» Task inputs:
Start
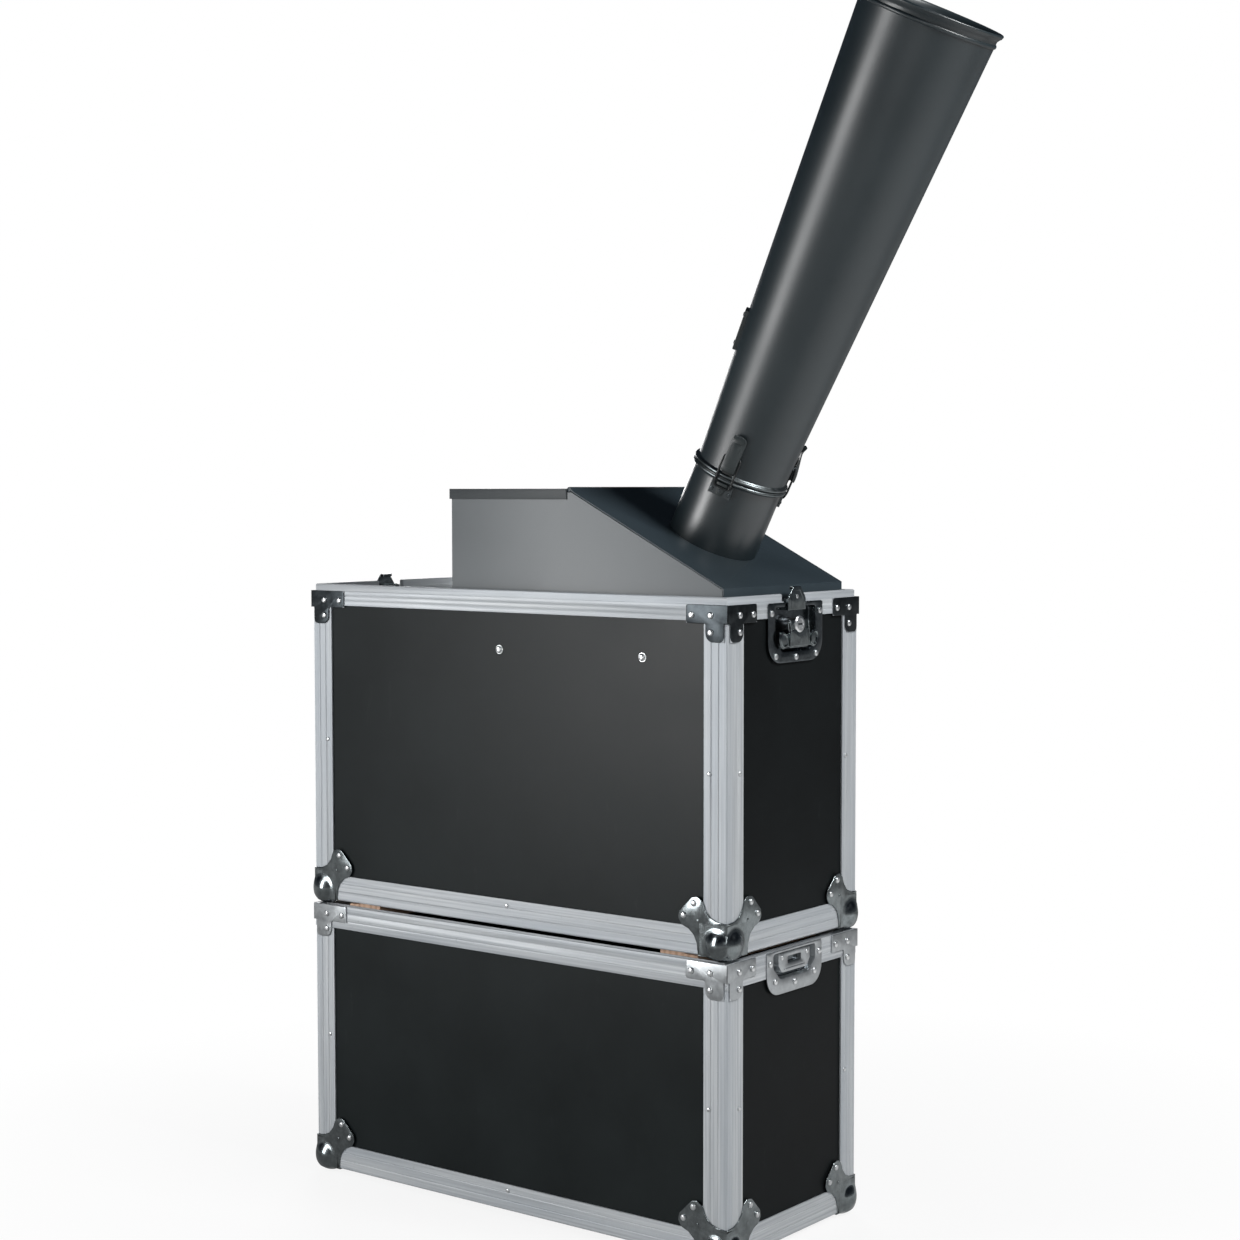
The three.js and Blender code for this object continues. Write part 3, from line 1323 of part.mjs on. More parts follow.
End
Start
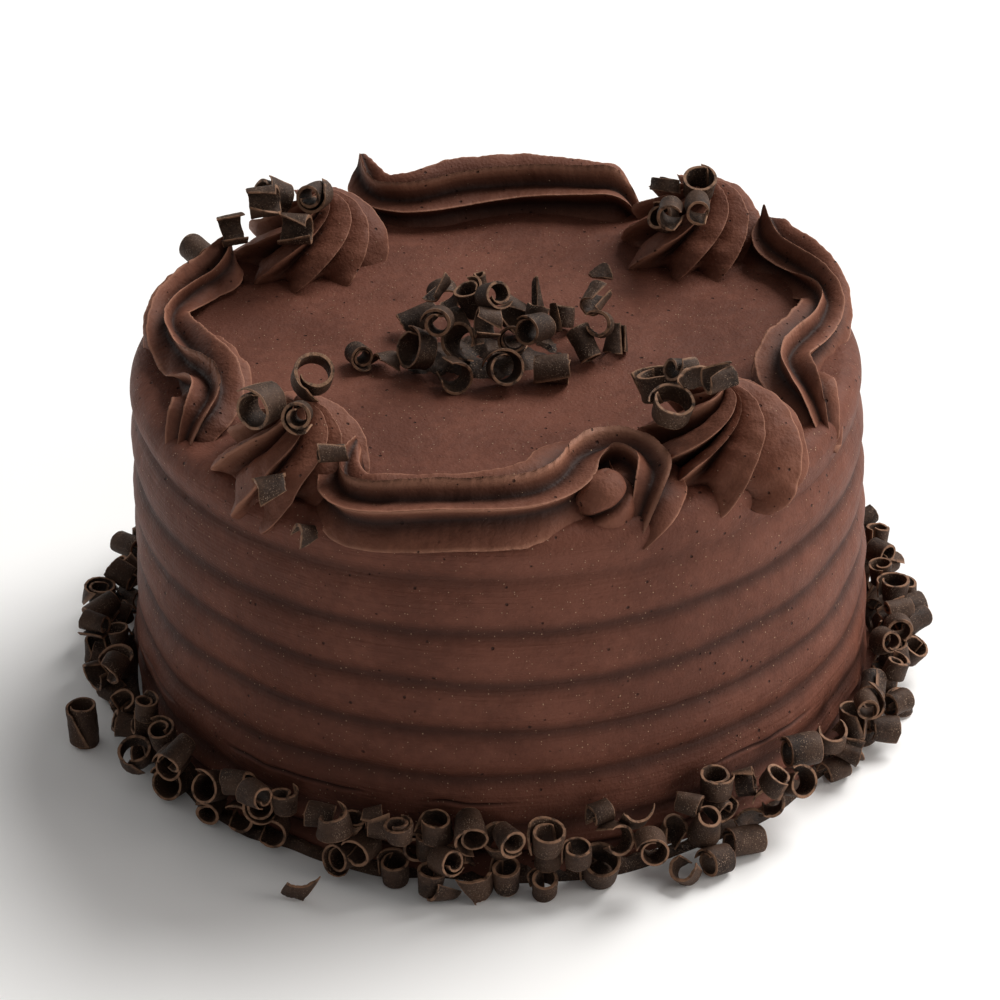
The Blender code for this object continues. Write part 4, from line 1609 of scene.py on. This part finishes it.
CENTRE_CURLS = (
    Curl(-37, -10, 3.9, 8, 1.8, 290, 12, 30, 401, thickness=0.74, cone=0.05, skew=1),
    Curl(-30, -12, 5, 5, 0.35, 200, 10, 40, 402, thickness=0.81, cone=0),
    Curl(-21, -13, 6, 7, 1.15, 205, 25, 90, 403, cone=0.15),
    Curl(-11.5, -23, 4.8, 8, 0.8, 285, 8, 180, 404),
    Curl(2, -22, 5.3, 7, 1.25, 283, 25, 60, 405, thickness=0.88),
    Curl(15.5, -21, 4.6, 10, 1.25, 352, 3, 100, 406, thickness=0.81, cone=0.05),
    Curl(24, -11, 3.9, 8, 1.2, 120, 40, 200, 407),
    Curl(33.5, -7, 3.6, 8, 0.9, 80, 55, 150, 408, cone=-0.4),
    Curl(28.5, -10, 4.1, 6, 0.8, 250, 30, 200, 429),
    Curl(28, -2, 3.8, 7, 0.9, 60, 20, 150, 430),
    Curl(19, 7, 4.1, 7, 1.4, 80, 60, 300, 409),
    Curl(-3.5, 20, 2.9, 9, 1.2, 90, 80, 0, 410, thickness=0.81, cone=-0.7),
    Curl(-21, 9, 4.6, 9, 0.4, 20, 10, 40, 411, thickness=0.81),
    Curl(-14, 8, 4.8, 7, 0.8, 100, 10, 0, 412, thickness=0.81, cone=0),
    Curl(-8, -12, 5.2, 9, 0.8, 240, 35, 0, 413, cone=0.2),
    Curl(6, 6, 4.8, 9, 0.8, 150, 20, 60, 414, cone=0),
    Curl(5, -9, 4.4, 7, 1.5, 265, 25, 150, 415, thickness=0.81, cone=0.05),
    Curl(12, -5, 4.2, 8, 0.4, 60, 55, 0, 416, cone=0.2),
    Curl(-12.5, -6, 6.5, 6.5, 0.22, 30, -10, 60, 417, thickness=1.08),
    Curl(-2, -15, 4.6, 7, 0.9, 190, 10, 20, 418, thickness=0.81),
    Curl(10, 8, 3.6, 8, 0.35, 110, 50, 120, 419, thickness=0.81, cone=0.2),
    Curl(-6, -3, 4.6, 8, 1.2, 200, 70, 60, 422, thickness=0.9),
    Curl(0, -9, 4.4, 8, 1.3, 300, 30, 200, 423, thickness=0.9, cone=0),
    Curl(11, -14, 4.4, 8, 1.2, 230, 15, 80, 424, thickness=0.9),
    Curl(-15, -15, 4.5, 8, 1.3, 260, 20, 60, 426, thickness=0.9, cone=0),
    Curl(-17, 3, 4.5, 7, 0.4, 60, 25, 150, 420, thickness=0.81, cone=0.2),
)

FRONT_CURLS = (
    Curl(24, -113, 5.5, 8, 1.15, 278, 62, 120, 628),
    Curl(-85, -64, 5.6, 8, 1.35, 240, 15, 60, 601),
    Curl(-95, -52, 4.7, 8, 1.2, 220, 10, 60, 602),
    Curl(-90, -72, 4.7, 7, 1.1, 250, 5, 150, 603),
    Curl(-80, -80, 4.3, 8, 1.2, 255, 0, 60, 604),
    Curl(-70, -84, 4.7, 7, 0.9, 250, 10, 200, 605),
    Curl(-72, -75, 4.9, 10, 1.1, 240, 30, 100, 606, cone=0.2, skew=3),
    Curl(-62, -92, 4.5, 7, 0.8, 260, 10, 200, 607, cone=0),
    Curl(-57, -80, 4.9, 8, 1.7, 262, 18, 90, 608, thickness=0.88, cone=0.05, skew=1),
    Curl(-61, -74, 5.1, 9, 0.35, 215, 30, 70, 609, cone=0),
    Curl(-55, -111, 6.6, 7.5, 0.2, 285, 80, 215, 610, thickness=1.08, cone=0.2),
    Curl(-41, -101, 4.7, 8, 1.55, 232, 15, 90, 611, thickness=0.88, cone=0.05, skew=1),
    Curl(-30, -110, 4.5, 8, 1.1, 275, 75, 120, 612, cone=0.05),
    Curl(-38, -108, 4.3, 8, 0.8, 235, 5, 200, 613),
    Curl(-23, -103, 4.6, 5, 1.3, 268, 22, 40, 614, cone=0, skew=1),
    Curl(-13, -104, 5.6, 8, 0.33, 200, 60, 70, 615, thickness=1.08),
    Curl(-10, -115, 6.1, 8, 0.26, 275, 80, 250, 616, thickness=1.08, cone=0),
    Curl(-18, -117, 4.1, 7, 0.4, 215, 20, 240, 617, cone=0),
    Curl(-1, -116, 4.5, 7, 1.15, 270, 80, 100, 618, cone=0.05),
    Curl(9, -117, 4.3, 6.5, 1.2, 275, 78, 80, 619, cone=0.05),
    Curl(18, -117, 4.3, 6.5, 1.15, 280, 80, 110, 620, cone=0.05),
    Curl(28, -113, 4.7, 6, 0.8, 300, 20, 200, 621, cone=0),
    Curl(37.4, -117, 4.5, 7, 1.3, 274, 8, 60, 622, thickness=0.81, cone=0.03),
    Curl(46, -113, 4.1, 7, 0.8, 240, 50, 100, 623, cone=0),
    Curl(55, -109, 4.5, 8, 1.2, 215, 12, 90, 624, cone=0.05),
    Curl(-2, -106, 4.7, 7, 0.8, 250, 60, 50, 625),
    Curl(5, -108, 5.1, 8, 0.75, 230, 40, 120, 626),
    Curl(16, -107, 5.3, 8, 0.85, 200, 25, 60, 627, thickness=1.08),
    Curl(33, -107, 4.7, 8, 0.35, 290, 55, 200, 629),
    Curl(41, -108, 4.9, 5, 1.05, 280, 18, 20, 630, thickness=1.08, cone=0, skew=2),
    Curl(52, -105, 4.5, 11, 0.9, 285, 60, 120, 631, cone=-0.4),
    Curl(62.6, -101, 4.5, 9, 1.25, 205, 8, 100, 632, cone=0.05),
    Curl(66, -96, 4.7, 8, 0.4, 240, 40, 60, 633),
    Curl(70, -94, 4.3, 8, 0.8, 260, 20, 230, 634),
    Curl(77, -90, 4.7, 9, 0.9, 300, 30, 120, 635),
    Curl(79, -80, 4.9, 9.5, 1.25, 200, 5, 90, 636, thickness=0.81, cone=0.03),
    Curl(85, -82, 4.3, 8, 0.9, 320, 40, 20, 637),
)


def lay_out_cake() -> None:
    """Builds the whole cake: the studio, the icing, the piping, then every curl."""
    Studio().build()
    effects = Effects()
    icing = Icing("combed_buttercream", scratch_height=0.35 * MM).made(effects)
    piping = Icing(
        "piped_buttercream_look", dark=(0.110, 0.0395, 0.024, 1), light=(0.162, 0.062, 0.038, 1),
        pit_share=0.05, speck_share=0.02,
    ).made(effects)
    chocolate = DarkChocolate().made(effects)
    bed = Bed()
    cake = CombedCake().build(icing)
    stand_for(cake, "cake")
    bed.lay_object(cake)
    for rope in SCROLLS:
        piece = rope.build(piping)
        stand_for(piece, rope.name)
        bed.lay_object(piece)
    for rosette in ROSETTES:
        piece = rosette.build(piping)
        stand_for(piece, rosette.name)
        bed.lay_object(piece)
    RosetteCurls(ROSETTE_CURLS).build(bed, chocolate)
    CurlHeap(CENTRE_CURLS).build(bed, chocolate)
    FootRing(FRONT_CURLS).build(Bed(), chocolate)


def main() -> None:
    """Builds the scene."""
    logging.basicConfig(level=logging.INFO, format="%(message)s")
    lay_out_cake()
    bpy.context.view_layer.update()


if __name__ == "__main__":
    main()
End
Start
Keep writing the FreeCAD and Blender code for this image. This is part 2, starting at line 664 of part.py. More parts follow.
End
» What is being asked:
From the entries above, collect every line with the string "scene" in it.

» Solution to the exercise:
The Blender code for this object continues. Write part 4, from line 1609 of scene.py on. This part finishes it.
    """Builds the scene."""